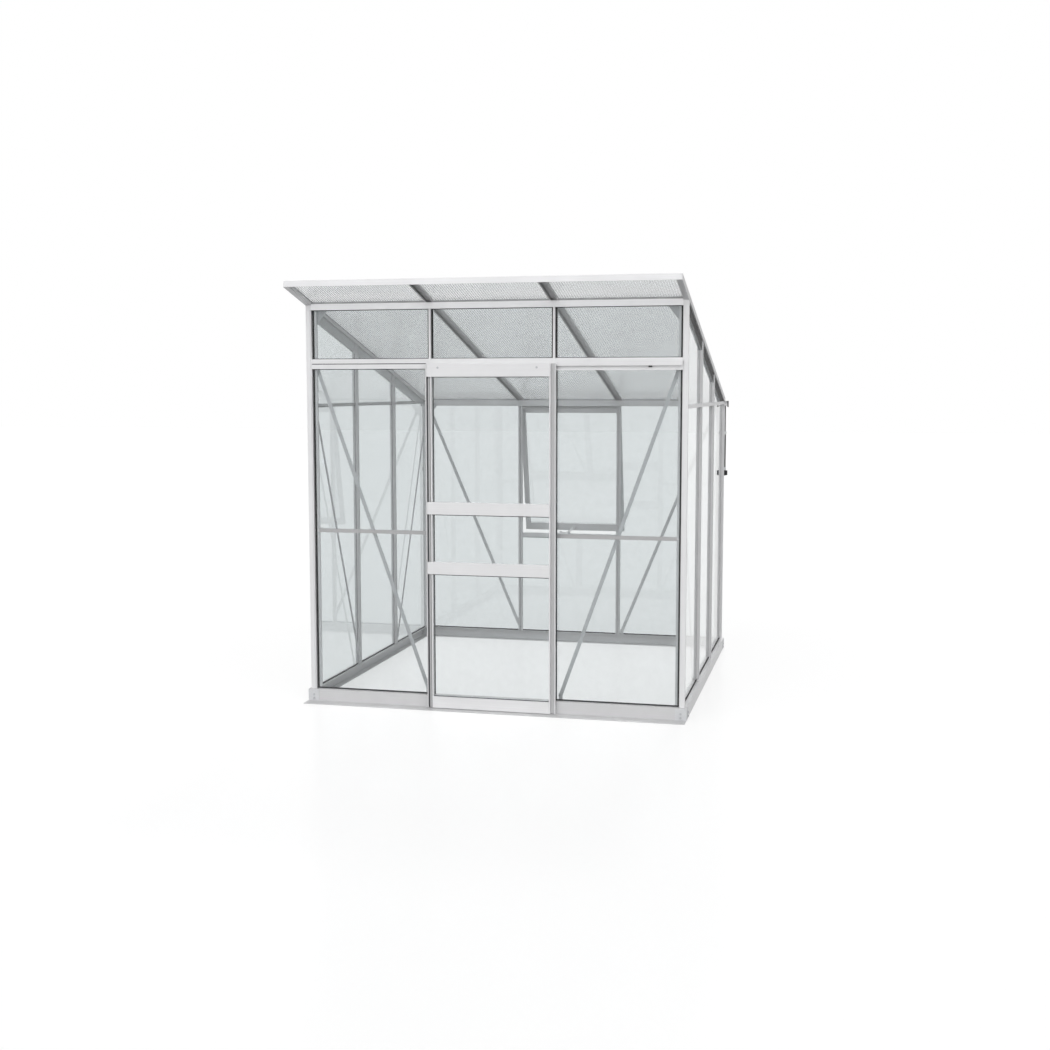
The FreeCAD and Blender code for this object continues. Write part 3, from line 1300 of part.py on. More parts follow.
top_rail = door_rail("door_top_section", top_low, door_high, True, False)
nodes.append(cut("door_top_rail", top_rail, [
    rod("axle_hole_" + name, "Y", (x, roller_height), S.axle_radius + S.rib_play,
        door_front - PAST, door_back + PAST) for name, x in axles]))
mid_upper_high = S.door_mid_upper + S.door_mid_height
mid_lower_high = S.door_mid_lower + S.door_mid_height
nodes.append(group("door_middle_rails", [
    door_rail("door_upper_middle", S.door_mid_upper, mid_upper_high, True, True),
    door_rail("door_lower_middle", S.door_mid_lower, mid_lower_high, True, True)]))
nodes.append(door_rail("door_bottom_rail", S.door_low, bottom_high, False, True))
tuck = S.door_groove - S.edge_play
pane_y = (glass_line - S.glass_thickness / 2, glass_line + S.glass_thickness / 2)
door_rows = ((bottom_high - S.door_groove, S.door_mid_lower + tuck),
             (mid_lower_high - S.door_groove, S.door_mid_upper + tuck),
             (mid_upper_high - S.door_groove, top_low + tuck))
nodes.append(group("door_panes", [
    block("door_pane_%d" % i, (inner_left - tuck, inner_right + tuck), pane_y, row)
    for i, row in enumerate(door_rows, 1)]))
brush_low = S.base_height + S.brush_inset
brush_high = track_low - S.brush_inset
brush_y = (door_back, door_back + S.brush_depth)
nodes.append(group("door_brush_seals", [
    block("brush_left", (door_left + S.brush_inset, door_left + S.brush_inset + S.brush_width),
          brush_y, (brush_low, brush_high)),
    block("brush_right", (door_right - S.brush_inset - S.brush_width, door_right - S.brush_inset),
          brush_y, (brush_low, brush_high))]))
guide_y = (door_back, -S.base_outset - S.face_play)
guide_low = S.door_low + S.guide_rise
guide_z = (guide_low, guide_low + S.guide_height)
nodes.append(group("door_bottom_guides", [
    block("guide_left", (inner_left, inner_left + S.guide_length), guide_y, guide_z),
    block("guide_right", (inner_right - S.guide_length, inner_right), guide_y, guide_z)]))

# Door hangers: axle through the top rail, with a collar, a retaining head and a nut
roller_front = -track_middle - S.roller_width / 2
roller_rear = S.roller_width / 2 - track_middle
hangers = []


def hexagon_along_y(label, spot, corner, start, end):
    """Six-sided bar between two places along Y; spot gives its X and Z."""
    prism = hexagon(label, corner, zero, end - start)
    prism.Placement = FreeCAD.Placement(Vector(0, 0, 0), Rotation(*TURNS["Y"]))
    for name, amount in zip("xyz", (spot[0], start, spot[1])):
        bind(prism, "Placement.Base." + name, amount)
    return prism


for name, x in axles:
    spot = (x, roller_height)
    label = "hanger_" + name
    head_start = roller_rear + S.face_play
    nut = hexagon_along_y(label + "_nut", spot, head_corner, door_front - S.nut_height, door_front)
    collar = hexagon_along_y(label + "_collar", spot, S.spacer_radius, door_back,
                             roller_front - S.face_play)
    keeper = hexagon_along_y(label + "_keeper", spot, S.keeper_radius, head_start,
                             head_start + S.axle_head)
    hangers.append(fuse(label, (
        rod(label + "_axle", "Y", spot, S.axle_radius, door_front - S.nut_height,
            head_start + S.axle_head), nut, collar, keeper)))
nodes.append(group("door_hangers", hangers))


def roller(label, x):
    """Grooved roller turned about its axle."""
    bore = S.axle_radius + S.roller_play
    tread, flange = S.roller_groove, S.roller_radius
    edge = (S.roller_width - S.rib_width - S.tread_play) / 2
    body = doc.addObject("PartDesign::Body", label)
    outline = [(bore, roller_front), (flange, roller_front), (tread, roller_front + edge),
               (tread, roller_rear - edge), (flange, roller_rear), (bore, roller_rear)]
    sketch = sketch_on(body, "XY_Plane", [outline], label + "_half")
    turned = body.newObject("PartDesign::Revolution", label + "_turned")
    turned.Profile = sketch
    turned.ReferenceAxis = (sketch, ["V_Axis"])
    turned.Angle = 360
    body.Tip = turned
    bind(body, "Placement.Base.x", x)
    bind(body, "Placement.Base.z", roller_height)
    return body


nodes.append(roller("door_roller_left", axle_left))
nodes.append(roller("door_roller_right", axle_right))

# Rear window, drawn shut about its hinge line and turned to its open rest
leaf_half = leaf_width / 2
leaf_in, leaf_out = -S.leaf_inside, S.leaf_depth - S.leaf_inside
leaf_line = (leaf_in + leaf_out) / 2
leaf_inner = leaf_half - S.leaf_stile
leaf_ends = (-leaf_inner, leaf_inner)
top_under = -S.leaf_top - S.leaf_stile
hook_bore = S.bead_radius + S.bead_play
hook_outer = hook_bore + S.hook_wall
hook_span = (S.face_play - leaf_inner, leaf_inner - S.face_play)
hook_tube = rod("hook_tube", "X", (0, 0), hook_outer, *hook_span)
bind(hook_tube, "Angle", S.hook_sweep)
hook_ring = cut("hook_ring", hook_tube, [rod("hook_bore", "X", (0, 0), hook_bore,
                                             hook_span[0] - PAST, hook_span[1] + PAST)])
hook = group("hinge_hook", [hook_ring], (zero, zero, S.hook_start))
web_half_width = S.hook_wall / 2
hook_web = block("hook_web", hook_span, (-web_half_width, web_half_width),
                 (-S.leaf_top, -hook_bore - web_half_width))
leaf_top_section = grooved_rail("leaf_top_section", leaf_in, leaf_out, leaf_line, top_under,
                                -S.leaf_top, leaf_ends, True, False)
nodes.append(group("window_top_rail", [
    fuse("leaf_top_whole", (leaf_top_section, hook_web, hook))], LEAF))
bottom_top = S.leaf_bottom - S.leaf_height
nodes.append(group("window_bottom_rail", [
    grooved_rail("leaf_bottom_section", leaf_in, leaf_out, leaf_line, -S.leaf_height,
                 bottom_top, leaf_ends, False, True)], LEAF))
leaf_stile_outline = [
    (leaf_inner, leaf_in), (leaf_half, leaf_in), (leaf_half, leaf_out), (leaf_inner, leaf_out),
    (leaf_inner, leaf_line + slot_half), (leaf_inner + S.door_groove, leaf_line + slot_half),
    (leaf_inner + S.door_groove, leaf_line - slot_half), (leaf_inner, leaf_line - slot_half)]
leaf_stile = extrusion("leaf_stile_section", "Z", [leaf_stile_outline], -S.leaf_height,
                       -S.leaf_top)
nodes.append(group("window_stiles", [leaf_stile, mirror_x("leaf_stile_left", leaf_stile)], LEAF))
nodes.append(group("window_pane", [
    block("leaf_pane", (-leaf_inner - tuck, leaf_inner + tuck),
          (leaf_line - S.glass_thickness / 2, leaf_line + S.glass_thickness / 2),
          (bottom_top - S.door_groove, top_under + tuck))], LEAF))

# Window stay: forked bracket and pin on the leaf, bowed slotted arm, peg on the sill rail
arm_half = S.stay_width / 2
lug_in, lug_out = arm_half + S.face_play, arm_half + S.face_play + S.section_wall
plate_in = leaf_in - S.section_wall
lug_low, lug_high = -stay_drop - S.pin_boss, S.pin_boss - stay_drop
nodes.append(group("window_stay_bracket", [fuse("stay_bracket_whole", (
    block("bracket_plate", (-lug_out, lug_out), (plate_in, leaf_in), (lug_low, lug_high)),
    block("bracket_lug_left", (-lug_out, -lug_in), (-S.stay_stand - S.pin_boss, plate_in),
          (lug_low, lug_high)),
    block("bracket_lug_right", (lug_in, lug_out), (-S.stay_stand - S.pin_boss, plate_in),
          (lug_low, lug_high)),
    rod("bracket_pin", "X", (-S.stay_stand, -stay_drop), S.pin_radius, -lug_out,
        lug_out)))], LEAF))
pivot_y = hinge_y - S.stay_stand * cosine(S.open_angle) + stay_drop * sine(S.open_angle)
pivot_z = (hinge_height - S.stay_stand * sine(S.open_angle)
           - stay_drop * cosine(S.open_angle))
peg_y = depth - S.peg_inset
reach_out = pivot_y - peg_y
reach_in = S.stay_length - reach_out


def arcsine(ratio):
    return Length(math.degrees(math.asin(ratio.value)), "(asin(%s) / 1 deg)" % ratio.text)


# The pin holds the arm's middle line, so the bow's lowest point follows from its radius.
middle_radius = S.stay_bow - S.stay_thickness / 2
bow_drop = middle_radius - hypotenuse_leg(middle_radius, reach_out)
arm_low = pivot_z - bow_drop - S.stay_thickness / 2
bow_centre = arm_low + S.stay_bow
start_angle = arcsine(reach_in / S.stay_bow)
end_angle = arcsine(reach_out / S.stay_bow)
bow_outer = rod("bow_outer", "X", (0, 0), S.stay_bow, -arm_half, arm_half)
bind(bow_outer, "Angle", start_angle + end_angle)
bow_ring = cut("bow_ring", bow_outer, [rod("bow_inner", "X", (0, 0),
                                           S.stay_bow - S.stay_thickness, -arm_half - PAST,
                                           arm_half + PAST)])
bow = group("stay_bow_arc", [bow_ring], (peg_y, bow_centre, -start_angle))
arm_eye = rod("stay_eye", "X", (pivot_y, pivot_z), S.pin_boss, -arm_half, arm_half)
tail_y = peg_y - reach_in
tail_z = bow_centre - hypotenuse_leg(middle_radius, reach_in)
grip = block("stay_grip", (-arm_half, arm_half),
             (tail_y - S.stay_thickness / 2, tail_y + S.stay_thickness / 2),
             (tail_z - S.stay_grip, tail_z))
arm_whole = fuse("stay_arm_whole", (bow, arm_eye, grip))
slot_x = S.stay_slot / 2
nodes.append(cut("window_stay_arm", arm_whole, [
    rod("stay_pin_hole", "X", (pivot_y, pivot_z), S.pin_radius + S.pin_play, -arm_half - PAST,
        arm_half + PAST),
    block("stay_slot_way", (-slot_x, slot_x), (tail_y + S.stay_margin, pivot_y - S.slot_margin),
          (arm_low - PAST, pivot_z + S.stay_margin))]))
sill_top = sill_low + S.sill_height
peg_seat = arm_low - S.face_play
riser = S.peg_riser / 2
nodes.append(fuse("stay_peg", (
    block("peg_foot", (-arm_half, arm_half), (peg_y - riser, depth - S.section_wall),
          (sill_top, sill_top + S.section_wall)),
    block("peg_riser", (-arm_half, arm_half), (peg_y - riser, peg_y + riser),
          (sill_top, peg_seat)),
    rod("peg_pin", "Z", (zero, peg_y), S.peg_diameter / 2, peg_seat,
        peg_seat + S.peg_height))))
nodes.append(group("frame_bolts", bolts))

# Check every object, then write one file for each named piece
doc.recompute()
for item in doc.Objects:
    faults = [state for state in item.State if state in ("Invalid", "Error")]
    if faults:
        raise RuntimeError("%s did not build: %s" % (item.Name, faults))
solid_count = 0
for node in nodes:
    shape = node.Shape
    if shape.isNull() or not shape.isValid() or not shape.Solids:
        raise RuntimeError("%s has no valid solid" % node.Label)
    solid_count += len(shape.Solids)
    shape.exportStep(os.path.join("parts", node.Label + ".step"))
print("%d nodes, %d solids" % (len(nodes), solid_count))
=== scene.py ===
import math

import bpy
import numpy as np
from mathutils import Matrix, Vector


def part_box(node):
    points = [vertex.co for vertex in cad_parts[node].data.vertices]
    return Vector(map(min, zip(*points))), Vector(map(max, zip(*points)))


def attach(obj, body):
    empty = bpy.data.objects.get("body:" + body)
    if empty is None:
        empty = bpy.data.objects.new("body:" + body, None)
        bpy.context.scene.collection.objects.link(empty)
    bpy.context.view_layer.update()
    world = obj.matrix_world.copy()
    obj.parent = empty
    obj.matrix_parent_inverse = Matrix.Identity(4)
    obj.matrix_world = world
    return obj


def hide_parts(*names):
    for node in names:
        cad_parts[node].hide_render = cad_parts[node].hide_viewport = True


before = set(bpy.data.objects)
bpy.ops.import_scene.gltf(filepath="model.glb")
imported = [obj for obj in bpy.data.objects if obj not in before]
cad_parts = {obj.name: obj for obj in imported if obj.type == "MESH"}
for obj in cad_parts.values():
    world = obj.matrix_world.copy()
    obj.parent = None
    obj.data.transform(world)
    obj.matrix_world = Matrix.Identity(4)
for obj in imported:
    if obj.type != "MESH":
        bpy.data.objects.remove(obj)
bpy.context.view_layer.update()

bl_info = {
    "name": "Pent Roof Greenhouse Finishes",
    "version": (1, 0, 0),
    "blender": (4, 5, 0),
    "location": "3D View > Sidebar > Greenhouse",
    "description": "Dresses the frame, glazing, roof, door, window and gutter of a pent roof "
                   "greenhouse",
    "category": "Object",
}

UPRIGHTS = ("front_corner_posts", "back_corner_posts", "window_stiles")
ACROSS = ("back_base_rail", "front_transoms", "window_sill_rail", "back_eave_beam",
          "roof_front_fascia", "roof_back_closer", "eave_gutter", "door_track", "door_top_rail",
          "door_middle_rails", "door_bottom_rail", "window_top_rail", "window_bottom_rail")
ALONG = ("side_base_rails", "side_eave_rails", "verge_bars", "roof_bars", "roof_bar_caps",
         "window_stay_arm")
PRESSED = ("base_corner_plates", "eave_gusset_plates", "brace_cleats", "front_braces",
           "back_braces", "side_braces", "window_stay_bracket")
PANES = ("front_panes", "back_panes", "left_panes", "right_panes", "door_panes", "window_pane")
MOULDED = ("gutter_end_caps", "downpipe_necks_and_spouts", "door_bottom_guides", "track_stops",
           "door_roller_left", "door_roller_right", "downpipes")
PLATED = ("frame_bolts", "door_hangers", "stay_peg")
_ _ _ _
» REQUEST
Everything from the line that contains "# Check every" to the line that contains "bpy.data.objects.remove(obj)" must be transcribed exactly, both end lines included.

» TASK RESULT
# Check every object, then write one file for each named piece
doc.recompute()
for item in doc.Objects:
    faults = [state for state in item.State if state in ("Invalid", "Error")]
    if faults:
        raise RuntimeError("%s did not build: %s" % (item.Name, faults))
solid_count = 0
for node in nodes:
    shape = node.Shape
    if shape.isNull() or not shape.isValid() or not shape.Solids:
        raise RuntimeError("%s has no valid solid" % node.Label)
    solid_count += len(shape.Solids)
    shape.exportStep(os.path.join("parts", node.Label + ".step"))
print("%d nodes, %d solids" % (len(nodes), solid_count))
=== scene.py ===
import math

import bpy
import numpy as np
from mathutils import Matrix, Vector


def part_box(node):
    points = [vertex.co for vertex in cad_parts[node].data.vertices]
    return Vector(map(min, zip(*points))), Vector(map(max, zip(*points)))


def attach(obj, body):
    empty = bpy.data.objects.get("body:" + body)
    if empty is None:
        empty = bpy.data.objects.new("body:" + body, None)
        bpy.context.scene.collection.objects.link(empty)
    bpy.context.view_layer.update()
    world = obj.matrix_world.copy()
    obj.parent = empty
    obj.matrix_parent_inverse = Matrix.Identity(4)
    obj.matrix_world = world
    return obj


def hide_parts(*names):
    for node in names:
        cad_parts[node].hide_render = cad_parts[node].hide_viewport = True


before = set(bpy.data.objects)
bpy.ops.import_scene.gltf(filepath="model.glb")
imported = [obj for obj in bpy.data.objects if obj not in before]
cad_parts = {obj.name: obj for obj in imported if obj.type == "MESH"}
for obj in cad_parts.values():
    world = obj.matrix_world.copy()
    obj.parent = None
    obj.data.transform(world)
    obj.matrix_world = Matrix.Identity(4)
for obj in imported:
    if obj.type != "MESH":
        bpy.data.objects.remove(obj)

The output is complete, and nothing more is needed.